_TASK TO COMPLETE:_ Return only the lines running from the line with "Write part 3" down to the line with "lift += SEAM_HEIGHT", both included, exactly as they appear.

▬▬▬

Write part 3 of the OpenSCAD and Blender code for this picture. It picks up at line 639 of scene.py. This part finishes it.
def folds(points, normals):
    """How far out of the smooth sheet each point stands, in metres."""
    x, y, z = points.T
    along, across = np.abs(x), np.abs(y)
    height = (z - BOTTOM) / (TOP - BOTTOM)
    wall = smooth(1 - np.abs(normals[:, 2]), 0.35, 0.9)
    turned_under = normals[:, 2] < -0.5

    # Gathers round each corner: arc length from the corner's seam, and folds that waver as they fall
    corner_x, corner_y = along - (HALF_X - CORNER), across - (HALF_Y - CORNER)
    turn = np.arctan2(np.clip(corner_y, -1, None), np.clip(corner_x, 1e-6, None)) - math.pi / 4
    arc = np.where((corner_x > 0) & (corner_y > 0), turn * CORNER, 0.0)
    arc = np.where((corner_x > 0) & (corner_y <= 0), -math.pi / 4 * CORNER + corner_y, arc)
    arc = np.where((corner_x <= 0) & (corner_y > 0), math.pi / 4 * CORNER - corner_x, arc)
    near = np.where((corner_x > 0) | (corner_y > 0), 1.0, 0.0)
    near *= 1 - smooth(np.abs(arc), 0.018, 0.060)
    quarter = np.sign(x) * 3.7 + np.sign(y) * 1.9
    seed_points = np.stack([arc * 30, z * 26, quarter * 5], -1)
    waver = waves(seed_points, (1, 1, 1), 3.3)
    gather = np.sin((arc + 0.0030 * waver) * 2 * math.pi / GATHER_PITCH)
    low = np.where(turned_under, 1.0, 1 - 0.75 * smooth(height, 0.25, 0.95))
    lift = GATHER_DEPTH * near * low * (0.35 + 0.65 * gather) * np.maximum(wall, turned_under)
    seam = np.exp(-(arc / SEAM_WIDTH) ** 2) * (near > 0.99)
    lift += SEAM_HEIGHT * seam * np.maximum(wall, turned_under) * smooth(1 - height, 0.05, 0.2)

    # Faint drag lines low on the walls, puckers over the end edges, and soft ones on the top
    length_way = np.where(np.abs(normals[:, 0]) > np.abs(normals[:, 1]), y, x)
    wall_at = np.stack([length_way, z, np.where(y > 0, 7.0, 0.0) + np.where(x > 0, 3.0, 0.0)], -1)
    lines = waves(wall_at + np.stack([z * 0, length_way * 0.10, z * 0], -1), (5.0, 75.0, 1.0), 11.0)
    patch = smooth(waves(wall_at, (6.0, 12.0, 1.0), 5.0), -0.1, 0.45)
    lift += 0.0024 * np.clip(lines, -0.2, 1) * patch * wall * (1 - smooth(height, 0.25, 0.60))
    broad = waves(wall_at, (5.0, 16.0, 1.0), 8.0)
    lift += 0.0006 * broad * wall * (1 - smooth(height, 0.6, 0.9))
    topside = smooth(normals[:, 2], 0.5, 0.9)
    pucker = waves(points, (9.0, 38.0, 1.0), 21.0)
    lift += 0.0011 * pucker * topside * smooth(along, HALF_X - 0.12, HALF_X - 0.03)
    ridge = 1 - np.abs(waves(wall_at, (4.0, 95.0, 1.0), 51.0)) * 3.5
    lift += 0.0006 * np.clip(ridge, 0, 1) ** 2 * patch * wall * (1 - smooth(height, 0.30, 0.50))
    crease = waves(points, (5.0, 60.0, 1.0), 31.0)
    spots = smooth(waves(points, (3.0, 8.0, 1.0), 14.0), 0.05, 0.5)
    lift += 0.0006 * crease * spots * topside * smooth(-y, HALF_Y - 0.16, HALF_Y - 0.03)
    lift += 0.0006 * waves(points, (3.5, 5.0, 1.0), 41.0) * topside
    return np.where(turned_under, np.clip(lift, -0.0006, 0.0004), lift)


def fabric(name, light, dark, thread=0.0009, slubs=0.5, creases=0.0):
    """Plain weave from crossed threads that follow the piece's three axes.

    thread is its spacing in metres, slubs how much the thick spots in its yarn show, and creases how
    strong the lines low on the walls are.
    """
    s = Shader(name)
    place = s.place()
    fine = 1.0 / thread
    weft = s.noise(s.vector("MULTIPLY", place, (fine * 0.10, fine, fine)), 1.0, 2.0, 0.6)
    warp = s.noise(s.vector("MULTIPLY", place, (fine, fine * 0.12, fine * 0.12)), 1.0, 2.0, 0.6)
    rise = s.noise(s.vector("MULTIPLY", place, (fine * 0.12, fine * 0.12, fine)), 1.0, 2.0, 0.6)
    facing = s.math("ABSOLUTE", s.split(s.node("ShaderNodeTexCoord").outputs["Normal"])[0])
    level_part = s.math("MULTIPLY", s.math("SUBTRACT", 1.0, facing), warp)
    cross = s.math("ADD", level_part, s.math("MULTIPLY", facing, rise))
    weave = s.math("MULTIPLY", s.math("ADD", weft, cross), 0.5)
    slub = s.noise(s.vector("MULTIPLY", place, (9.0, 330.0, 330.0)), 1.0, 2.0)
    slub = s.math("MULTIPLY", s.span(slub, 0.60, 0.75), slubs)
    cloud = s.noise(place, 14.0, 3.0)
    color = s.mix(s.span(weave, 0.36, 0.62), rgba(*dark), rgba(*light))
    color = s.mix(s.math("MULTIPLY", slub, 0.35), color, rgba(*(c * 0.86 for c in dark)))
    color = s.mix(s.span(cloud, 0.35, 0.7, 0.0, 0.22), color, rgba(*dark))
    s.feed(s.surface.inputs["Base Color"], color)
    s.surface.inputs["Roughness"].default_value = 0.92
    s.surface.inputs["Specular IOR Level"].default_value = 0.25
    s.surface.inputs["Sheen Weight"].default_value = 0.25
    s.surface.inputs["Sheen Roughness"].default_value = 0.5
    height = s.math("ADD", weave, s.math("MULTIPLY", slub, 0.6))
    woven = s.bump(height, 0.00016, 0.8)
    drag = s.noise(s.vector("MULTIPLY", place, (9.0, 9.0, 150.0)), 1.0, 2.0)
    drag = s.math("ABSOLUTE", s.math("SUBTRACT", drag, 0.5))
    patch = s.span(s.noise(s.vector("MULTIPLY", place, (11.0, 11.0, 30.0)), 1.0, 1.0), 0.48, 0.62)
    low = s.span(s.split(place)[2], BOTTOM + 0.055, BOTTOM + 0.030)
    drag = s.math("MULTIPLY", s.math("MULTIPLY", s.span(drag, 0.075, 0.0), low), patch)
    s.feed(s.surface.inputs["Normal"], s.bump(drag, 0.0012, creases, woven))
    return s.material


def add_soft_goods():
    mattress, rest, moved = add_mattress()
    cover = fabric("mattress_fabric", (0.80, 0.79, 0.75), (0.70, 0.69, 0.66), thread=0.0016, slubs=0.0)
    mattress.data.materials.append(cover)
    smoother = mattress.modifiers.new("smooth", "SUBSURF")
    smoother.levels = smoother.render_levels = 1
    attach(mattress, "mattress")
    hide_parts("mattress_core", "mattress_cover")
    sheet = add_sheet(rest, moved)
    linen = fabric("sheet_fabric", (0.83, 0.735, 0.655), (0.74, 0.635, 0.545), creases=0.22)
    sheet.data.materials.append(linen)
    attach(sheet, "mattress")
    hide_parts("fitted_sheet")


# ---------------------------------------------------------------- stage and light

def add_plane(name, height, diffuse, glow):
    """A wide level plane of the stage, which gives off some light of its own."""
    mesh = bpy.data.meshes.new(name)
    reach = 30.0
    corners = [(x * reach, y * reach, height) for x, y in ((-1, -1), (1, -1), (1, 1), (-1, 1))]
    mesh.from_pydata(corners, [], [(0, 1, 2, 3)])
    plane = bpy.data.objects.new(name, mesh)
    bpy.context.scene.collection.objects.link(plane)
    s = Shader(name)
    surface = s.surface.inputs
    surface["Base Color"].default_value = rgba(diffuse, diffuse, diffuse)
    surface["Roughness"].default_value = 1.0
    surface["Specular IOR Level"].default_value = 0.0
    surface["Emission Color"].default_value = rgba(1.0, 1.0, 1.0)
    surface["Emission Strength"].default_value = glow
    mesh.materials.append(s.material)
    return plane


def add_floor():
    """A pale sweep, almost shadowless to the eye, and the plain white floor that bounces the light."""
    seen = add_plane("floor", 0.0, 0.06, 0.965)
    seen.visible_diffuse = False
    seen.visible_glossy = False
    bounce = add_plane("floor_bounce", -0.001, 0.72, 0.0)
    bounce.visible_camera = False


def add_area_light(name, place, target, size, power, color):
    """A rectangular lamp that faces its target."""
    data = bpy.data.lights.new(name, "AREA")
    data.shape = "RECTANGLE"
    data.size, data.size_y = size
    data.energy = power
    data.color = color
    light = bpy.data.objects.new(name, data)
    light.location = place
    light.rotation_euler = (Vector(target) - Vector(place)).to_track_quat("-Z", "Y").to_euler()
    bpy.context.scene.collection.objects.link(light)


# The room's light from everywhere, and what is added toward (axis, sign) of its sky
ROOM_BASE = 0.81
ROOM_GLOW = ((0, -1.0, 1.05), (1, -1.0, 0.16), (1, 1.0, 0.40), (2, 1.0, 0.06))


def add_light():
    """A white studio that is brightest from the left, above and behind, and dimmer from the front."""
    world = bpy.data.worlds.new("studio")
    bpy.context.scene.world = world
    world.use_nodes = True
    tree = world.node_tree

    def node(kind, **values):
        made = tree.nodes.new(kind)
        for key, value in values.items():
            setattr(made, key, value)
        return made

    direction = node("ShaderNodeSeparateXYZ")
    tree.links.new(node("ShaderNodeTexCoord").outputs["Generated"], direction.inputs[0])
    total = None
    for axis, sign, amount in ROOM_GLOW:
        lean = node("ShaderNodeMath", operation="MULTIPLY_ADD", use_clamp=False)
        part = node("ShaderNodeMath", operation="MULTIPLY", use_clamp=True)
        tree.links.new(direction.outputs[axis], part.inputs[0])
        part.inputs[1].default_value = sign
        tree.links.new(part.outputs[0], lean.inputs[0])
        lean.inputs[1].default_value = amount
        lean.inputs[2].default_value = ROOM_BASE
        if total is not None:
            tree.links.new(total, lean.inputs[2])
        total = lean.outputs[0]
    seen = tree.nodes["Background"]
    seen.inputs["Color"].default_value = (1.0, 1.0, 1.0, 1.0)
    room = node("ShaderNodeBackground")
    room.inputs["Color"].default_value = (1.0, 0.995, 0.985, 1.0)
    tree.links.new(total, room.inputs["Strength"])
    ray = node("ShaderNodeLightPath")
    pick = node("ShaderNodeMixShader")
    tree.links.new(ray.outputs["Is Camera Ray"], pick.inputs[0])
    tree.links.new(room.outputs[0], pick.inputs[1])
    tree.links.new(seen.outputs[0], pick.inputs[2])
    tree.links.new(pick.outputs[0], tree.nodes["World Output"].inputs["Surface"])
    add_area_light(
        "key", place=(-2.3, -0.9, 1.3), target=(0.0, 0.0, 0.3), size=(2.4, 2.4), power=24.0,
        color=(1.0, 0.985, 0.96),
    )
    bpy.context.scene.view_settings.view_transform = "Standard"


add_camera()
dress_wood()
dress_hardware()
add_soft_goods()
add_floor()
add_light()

▬▬▬

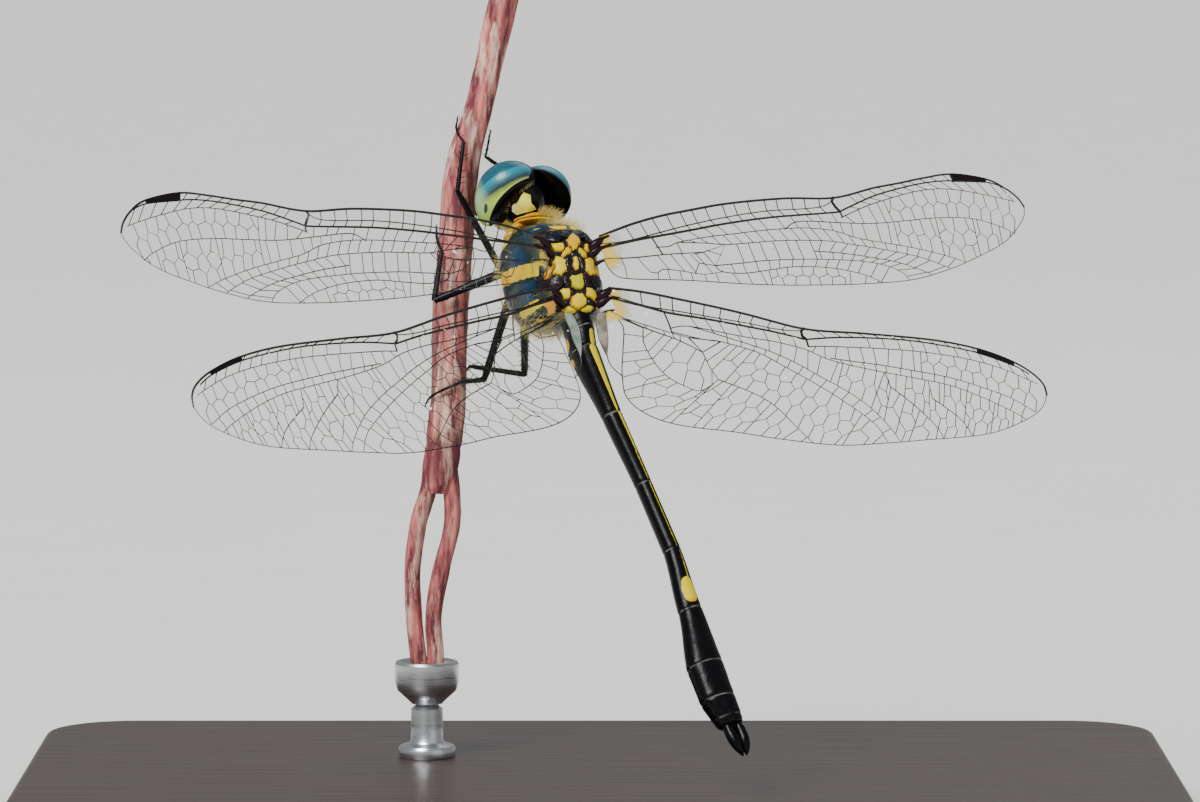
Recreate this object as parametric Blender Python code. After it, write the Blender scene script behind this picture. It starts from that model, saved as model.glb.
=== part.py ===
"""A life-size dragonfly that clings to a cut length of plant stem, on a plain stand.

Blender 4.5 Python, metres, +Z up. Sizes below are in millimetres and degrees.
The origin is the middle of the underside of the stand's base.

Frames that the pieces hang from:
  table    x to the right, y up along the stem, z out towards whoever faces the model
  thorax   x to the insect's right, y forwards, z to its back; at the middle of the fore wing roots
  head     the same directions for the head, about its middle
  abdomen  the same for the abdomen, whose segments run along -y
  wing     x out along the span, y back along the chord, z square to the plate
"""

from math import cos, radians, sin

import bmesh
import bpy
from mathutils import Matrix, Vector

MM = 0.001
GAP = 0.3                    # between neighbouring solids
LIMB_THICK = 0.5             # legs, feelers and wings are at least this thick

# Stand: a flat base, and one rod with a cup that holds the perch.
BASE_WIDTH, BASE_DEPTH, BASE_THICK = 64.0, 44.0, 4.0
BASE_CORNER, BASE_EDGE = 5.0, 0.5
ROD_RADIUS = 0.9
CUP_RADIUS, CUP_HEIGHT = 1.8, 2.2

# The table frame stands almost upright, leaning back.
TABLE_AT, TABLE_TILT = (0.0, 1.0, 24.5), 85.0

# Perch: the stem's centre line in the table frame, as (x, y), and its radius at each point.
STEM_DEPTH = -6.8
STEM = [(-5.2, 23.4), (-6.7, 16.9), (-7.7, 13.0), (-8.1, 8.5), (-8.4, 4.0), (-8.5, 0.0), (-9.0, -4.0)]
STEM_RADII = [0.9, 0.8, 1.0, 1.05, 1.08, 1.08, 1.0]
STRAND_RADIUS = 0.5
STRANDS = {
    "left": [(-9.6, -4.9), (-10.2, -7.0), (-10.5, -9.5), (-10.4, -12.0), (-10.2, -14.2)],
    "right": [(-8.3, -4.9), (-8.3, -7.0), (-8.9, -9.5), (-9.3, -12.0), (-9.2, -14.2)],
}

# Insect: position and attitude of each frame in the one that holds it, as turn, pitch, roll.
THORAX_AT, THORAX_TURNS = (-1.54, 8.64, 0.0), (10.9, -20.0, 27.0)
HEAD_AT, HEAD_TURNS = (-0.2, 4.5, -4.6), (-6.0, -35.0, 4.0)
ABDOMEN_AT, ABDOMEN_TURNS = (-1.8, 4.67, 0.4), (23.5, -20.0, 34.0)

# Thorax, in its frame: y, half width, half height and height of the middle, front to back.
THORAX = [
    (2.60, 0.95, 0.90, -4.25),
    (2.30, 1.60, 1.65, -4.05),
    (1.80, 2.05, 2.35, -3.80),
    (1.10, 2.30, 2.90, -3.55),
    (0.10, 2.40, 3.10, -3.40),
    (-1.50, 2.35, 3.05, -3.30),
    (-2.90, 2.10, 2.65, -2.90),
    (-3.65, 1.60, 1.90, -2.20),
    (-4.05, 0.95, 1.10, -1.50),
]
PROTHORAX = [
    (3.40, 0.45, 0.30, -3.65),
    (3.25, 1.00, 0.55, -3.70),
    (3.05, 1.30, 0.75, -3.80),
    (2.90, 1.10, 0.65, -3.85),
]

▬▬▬

_COMPLETED TASK:_
Write part 3 of the OpenSCAD and Blender code for this picture. It picks up at line 639 of scene.py. This part finishes it.
def folds(points, normals):
    """How far out of the smooth sheet each point stands, in metres."""
    x, y, z = points.T
    along, across = np.abs(x), np.abs(y)
    height = (z - BOTTOM) / (TOP - BOTTOM)
    wall = smooth(1 - np.abs(normals[:, 2]), 0.35, 0.9)
    turned_under = normals[:, 2] < -0.5

    # Gathers round each corner: arc length from the corner's seam, and folds that waver as they fall
    corner_x, corner_y = along - (HALF_X - CORNER), across - (HALF_Y - CORNER)
    turn = np.arctan2(np.clip(corner_y, -1, None), np.clip(corner_x, 1e-6, None)) - math.pi / 4
    arc = np.where((corner_x > 0) & (corner_y > 0), turn * CORNER, 0.0)
    arc = np.where((corner_x > 0) & (corner_y <= 0), -math.pi / 4 * CORNER + corner_y, arc)
    arc = np.where((corner_x <= 0) & (corner_y > 0), math.pi / 4 * CORNER - corner_x, arc)
    near = np.where((corner_x > 0) | (corner_y > 0), 1.0, 0.0)
    near *= 1 - smooth(np.abs(arc), 0.018, 0.060)
    quarter = np.sign(x) * 3.7 + np.sign(y) * 1.9
    seed_points = np.stack([arc * 30, z * 26, quarter * 5], -1)
    waver = waves(seed_points, (1, 1, 1), 3.3)
    gather = np.sin((arc + 0.0030 * waver) * 2 * math.pi / GATHER_PITCH)
    low = np.where(turned_under, 1.0, 1 - 0.75 * smooth(height, 0.25, 0.95))
    lift = GATHER_DEPTH * near * low * (0.35 + 0.65 * gather) * np.maximum(wall, turned_under)
    seam = np.exp(-(arc / SEAM_WIDTH) ** 2) * (near > 0.99)
    lift += SEAM_HEIGHT * seam * np.maximum(wall, turned_under) * smooth(1 - height, 0.05, 0.2)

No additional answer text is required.